Ich kenne keinen einzigen homosexuellen Profifussballer persönlich.
Autor: Thomas Hitzlsperger Ex-Profifussballer

Natürlich gäbe es viele homophobe Sprüche im Sport. «Doch ich konnte auch mitlachen, wenn ein Witz gut war.» Oft sei ein schwacher Pass mit «schwul» umschrieben worden. «Doch das das traf auf mich nicht zu, denn ich war bekannt für einen harten Schuss und ein gutes Passspiel, und deswegen ist es ein ganz klarer Widerspruch, über den ich im Nachhinein aber eigentlich immer schmunzeln konnte», erzählt Hitzlsperger.

Für seine Familie und sein Umfeld sei es unwichtig, dass er über seine Homosexualität spreche. «Wichtig ist es nur für Leute, die homophob sind, andere auszugrenzen aufgrund ihrer Sexualität», so der Sportler. «Und die sollen wissen: Sie haben jetzt einen Gegner mehr.»

Ich kenne auch schwule Profifussballer in der Schweiz.
Autor: Marcus Urban Ex-Fussballer

Hitzlsperger hofft, eine Wende im Sport auszulösen.
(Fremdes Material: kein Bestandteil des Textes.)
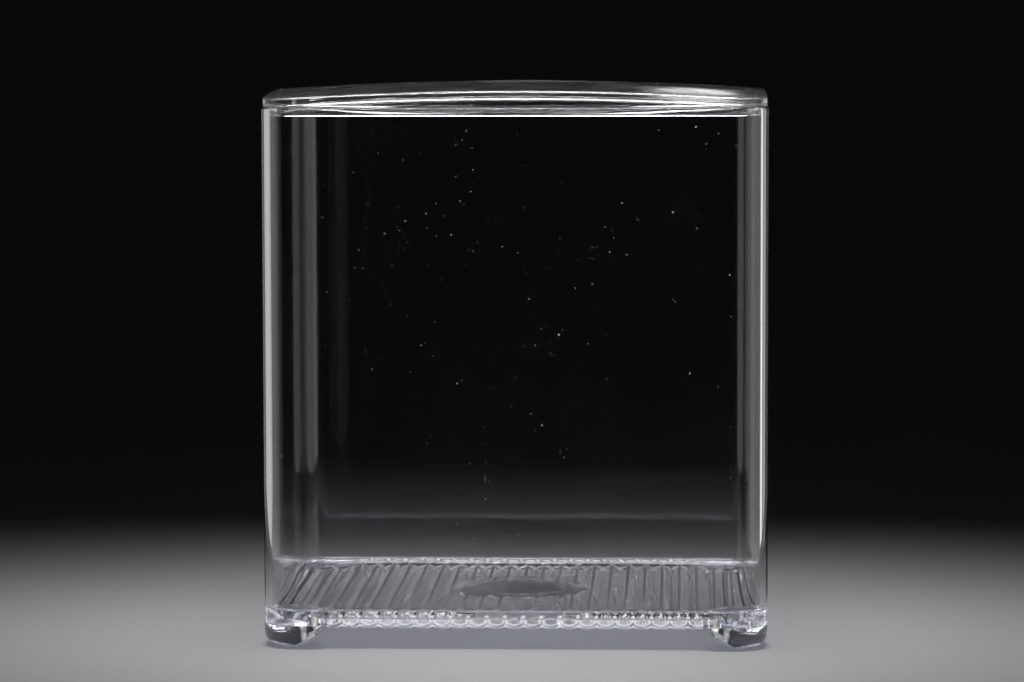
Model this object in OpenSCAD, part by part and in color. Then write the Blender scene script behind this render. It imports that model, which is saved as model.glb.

Und diese ist dringend nötig. Denn er kennt keinen einzigen anderen Fussballer persönlich, der sich geoutet hätte.

Marcus Urban hingegen kennt viele homosexuelle Profifussballer – auch in der Schweiz. Der Buchautor war früher DDR-Jugendnationalspieler. Seine Karriere hängte er aber wegen seiner Homosexualität an den Nagel.

Ich rechne mit einem Domino-Effekt.
Autor: Marcus Urban Ex-Fussballer

Das Coming-out von Hitzlsperger werde andere anspornen, ist sich Urban sicher. «Als ich mich geoutet habe, habe ich vielen anderen helfen können, sich ebenfalls zu outen. Es hat das Leben gerettet von Leuten, die nicht mehr weitermachten wollten.»

Immer wieder wird Urban heute von Sportlern um Rat gebeten. Die Fälle sind jeweils ganz unterschiedlich. «Was geschickt ist, ist ein Coming-out in Schichten», rät Urban. Dies stärke das Selbstwertgefühl. Urban rechnet nach dem Statement von Hitzslperger mit einem Domino-Effekt.

Ein Coming-out ist immer eine Karrierebremse.
Autor: Mehdi Künzle Pink Cross

Auch die Schweizerische Schwulenorganisation Pink Cross freut sich über das prominente Coming-out. «Nicht viele Sportler haben die Möglichkeit sich zu outen, weil es ist immer eine Karrierebremse», sagt Vorstandsmitglied Mehdi Künzle.

Er führt die allgemeine Homophobie im Sport auf das Klischee zurück, dass Schwule schwächer seien als Heterosexuelle. Es sei für seine Organisation schwierig, den Zugang zu Sportvereinigungen zu finden. Doch schliesslich treffe man immer jemanden mit einem offenen Ohr.